Chapter 4. The Argentine National Flag Conclusion
Since the first flag found before 3000 BC, flags were stated as a device by which its authority was recognized. From the first national flag to nowadays, as soon as a new nation is born, it must publicly define its flag which contributes to distinguishing one nation from the other nations of the world.
A flag can be defined as an insignia made of a rectangular piece of cloth, insignea from where visual referents indicate the nature of the entity to which the flag belongs, being a political or social non-verbal communication media between its users. In this way, the flag works as a sign, allowing the instantaneous recognition of friends and enemies and as being a totem of each community.
Besides, flags are also symbols, emblems of the meaning people placed on them and from where to fight and die for and an object to be conquested as if it were endowed with greater value. Therefore, a flag symbolizes, and is seen as, the nation in itself, by condensing all sentiments with the nation. Therefore, flags promote certain national sentiment on behalf of the Ideological State Apparatus. First, a religious dimension or sentiment can be found as if the flag means more than death, where flag questions and involves people in practice of sacrifice and death. Besides, the central attraction of a flag floating in the air may consist of the apparent visibility of the invisible, produced by the wind, expressing the nation’s soul awakening. Second, a representation of a social organization is portrayed by the flag, where the flags´s metaphor is a symbolic structural mandate of the nation which structures political experience, especially in establishing collective identities. For that reason, a flag gives the sense of unity to a nation as a discursive totality, in a process where social experiences are always mediated by such symbolization. Besides, a flag is understood as a symbol that may stimulate the membership to the national group, bringing cohesion and the emotion of being part of something, even in dissidence.
In Argentina, the flag has been used in extreme life and death situations, as a background of any dictatorship’s discourse, by the Army or the military governments that appropiated this symbol and as well as subsequent attempts to associate it to different sectors. However, even though such association of the flag endures in people’s mind, it is possible to find the flag inside almost any social expression of Argentine, in schools, in sport, in political and religious meetings, in commercial and in high and low socio-economic levels everyday life, as if Argentine flag were also the incarnation of the best of the nation.

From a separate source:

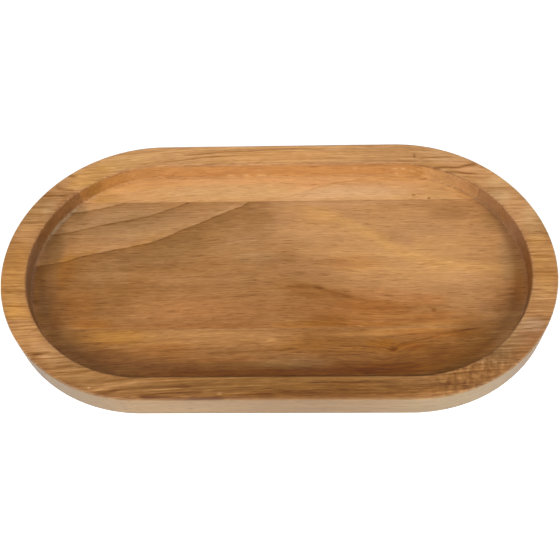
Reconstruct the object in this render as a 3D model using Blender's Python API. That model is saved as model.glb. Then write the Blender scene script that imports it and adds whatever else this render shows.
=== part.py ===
"""Wooden serving tray, in metres, +Z up.

The tray is a board with two straight sides and two half-round ends. The board is a panel of three
staves, glued edge to edge with their grain along X. Its outline is routed from the whole panel, and so
is the well, which leaves a rim and a floor. The origin is the centre of the underside.
"""

import math

import bmesh
import bpy

# Board
LENGTH = 0.330
WIDTH = 0.180
THICKNESS = 0.020
OUTER_EDGE_RADIUS = 0.001

# Staves. The centre stave takes the width that the other two leave.
BACK_STAVE_WIDTH = 0.037
FRONT_STAVE_WIDTH = 0.050
GLUE_LINE_WIDTH = 0.0003

# Well. It lies a little forward of the board's centre, so the back rim is the wider one.
RIM_WIDTH = 0.015
WELL_DEPTH = 0.012
WELL_FORWARD = 0.0014
RIM_EDGE_RADIUS = 0.001
FLOOR_COVE_RADIUS = 0.002

# How far the rough staves and the well cutter run past the surfaces that they meet
OVERRUN = 0.004

# Facets round each half-round end, and round each softened edge or cove
END_FACETS = 64
EDGE_FACETS = 4

# Wood of each stave: colour, roughness
BACK_WOOD = ((0.56, 0.29, 0.11, 1.0), 0.42)
CENTRE_WOOD = ((0.39, 0.20, 0.08, 1.0), 0.42)
FRONT_WOOD = ((0.35, 0.16, 0.055, 1.0), 0.42)


def clear_scene():
    for existing in list(bpy.data.objects):
        bpy.data.objects.remove(existing)


def wood_material(name, colour, roughness):
    material = bpy.data.materials.new(name)
    material.use_nodes = True
    material.diffuse_color = colour
    shader = material.node_tree.nodes["Principled BSDF"]
    shader.inputs["Base Color"].default_value = colour
    shader.inputs["Roughness"].default_value = roughness
    shader.inputs["Metallic"].default_value = 0.0
    return material


def arc(centre_inset, centre_z, radius, start_degrees, end_degrees):
    """(inset, height) points along an arc of an edge's section. A larger inset is nearer the middle."""
    points = []
    for step in range(EDGE_FACETS + 1):
        share = step / EDGE_FACETS
        angle = math.radians(start_degrees + (end_degrees - start_degrees) * share)
        inset = centre_inset + radius * math.cos(angle)
        height = centre_z + radius * math.sin(angle)
        points.append((inset, height))
    return points


def board_section():
    """Section of the board's outer edge, from the underside to the rim."""
    radius = OUTER_EDGE_RADIUS
    lower_edge = arc(radius, radius, radius, 270, 180)
    upper_edge = arc(radius, THICKNESS - radius, radius, 180, 90)
    return lower_edge + upper_edge


def well_section():
    """Section of the well's wall, from the floor to above the rim."""
    floor_height = THICKNESS - WELL_DEPTH
    cove_inset = RIM_WIDTH + FLOOR_COVE_RADIUS
    cove = arc(cove_inset, floor_height + FLOOR_COVE_RADIUS, FLOOR_COVE_RADIUS, 270, 180)
    edge_inset = RIM_WIDTH - RIM_EDGE_RADIUS
    rim_edge = arc(edge_inset, THICKNESS - RIM_EDGE_RADIUS, RIM_EDGE_RADIUS, 0, 90)
    mouth = (edge_inset, THICKNESS + OVERRUN)
    return cove + rim_edge + [mouth]


def outline(inset):
    """(x, y) points round the board's outline, moved in by an inset, anticlockwise seen from above."""
    end_centre_x = (LENGTH - WIDTH) / 2
    end_radius = WIDTH / 2 - inset
    points = []
    for end in (1, -1):
        for step in range(END_FACETS + 1):
            angle = math.pi * (step / END_FACETS - 0.5)
            x = end_centre_x + end_radius * math.cos(angle)
            y = end_radius * math.sin(angle)
            points.append((end * x, end * y))
    return points


def routed_solid(name, section):
    """A closed solid with the board's outline in plan and a section that steps upwards. It shapes the
    staves, and isn't part of the tray."""
    bm = bmesh.new()
    rings = []
    for inset, height in section:
        rings.append([bm.verts.new((x, y, height)) for x, y in outline(inset)])
    bm.faces.new(reversed(rings[0]))
    bm.faces.new(rings[-1])
    for lower, upper in zip(rings, rings[1:]):
        for index in range(len(lower)):
            ahead = (index + 1) % len(lower)
            side = bm.faces.new((lower[index], lower[ahead], upper[ahead], upper[index]))
            side.smooth = True
    mesh = bpy.data.meshes.new(name)
    bm.to_mesh(mesh)
    bm.free()
    solid = bpy.data.objects.new(name, mesh)
    solid.hide_render = True
    solid.display_type = "WIRE"
    bpy.context.collection.objects.link(solid)
    return solid


def rough_stave(name, front_y, back_y, wood):
    """A plain length of wood, larger than the board in length and thickness."""
    size = (LENGTH + 2 * OVERRUN, back_y - front_y, THICKNESS + 2 * OVERRUN)
    bm = bmesh.new()
    bmesh.ops.create_cube(bm, size=1)
    bmesh.ops.scale(bm, vec=size, verts=bm.verts)
    mesh = bpy.data.meshes.new(name)
    bm.to_mesh(mesh)
    bm.free()
    colour, roughness = wood
    mesh.materials.append(wood_material(name, colour, roughness))
    stave = bpy.data.objects.new(name, mesh)
    stave.location = (0, (front_y + back_y) / 2, THICKNESS / 2)
    bpy.context.collection.objects.link(stave)
    return stave


def shape(stave, operation, solid):
    modifier = stave.modifiers.new(solid.name, "BOOLEAN")
    modifier.operation = operation
    modifier.solver = "EXACT"
    modifier.object = solid


def build_tray():
    board = routed_solid("board_outline", board_section())
    well = routed_solid("well_cutter", well_section())
    well.location.y = -WELL_FORWARD

    back_joint_y = WIDTH / 2 - BACK_STAVE_WIDTH
    front_joint_y = FRONT_STAVE_WIDTH - WIDTH / 2
    half_glue = GLUE_LINE_WIDTH / 2
    outer_y = WIDTH / 2 + OVERRUN

    staves = (
        rough_stave("back_stave", back_joint_y + half_glue, outer_y, BACK_WOOD),
        rough_stave("centre_stave", front_joint_y + half_glue, back_joint_y - half_glue, CENTRE_WOOD),
        rough_stave("front_stave", -outer_y, front_joint_y - half_glue, FRONT_WOOD),
    )
    for stave in staves:
        shape(stave, "INTERSECT", board)
        shape(stave, "DIFFERENCE", well)


clear_scene()
build_tray()
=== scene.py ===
"""Looks of the wooden serving tray: the routed surface as a finished mesh, its three kinds of wood, the
glue lines between the staves, a few marks of use, and a plain pale studio round it.

The figure of the wood is laid out in millimetres on the tray, with x along the grain and y to the back.
It also holds painted shade and painted highlights in the wood's colour: by the well's walls, in the cove,
along the edges and on the outer side.
Tone runs from 0, the darkest brown, to 1, the lightest tan. Warmth is positive where the wood is golden and
negative where it is greyish. Redness is positive where it is orange or red and negative where it is olive.
"""

import math
from collections import namedtuple

import bmesh
import bpy
import numpy as np
from mathutils import Matrix, Vector

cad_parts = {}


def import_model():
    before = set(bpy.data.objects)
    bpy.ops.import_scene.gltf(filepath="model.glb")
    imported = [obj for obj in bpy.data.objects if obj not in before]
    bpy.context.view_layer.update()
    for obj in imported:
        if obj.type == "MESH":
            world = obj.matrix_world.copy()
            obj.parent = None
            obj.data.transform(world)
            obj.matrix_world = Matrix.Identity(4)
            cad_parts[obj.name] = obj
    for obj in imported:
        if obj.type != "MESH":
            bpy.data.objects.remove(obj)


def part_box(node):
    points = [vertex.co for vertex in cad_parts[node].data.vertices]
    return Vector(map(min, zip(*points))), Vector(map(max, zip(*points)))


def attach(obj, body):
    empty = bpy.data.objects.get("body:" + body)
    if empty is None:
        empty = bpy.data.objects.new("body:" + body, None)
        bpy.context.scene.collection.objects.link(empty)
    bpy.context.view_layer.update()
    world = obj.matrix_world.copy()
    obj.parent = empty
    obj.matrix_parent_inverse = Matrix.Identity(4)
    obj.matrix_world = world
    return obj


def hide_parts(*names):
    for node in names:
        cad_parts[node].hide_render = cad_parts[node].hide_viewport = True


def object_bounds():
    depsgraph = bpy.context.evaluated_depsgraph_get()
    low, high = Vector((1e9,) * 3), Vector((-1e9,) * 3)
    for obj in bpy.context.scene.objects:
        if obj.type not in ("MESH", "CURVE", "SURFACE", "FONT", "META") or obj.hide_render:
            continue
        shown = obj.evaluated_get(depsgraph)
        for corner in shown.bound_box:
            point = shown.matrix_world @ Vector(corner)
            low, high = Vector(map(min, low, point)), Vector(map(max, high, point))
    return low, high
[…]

Furthermore, the main components of the Argentine flag are the colours (white and light blue) and the presence or absence of a sun, two attributes that have been changed in different moments of the Argentine history since its creation in 1810 by Belgrano as a means of political expression.
The origin of the colors of the flag could be associated with Catholicism since the light blue and white colours are present in the Virgin Mary’s robe, could be attributed to the Band of the Order of King Charles III from Spain or could be a copy of the colours used in the shield of Buenos Aires city. Besides, it could represent the image of the seaboard where the sky is the upper band, the horizon is the white one and the sea or river the lower one. In this case, the colour and the space they occupy would represent Buenos Aires and it would be discrimination against the inhabitants of the inland of the country where the only colours found are in their skies.
In the case of the sun, it could represent an attempt to seduce native people as they considered them as “sons of the sun”, a discourse of the Masonry functioning as a symbol of clarity against darkness, a traditional idea of energy and state power
The mentioned changes made to the flag were around some main axes which were the selection of the light blue or blue colour pertaining to the flag, the marginalization of the civil society from the official flag with the sun and last the sun’s expression, the shape of the rays. Besides, a shield has been introduced in the place of the sun as well as legends.
In the first place, the words light blue, blue and blue-light blue show a dispute among Unitarians and the colour of the State of Buenos Aires while the Rosas´ dark blue flags represent a Federal government.
In second place, the flag portrayed everlasting debates regarding the fact of having in Argentina one or two flags, that is to say, first and second class Argentines, from where the sun’s inclusion or exclusion differentiate Argentine’s activity. The free use of the flag for everybody is typical of the Republican identity while a restrictive use of the flag with a sun pertains to a Nationalist identity. Third, political expressions and how power is exercised can be found in the sun’s face but there is no a clear pattern of their uses.